Effect of diamond surface chemistry and structure on the interfacial microstructure and properties of Al/diamond composites

Diamond particle reinforced aluminum matrix (Al/diamond) composites have been considered as promising thermal management materials. As the reinforcement phase, the surface chemistry and structure of the diamond particles can significantly affect the interfacial microstructure and the properties of the composites. Thus, understanding and controlling the diamond surface chemistry and structure are crucial for the improvement of the properties of Al/diamond composites. Herein, we report the modification of the diamond surface by controlling the pre-annealing period during fabrication. Our study reveals the sp(3) to sp(2) carbon transformation on both diamond (111) and (100) surfaces ((111)(D) and (100)(D) surfaces). This transformation is more preferential on (111)(D) surfaces, whereas the transformation on (100)(D) surfaces is relatively slow and associated with the formation of (111)(D) facets. The formation of sp(2) carbon enhances the interfacial reaction and intensifies the formation of (111)(D) steps on the diamond surfaces.
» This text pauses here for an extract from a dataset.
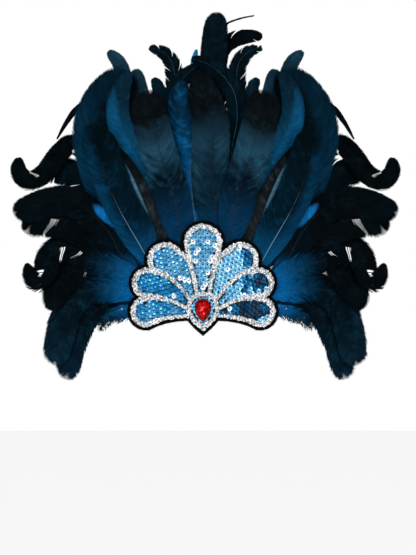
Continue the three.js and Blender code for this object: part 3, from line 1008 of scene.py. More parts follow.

Therefore, interfacial bonding is improved with mechanical interlocking by larger Al4C3 particles penetrating deeper into both the Al matrix and diamond surface, which promotes both the mechanical and thermal properties of Al/diamond composites. We conclude that the modification of diamond surface chemistry and structure may serve as a simple yet powerful strategy to improve the properties of Al/diamond composites for their practical application.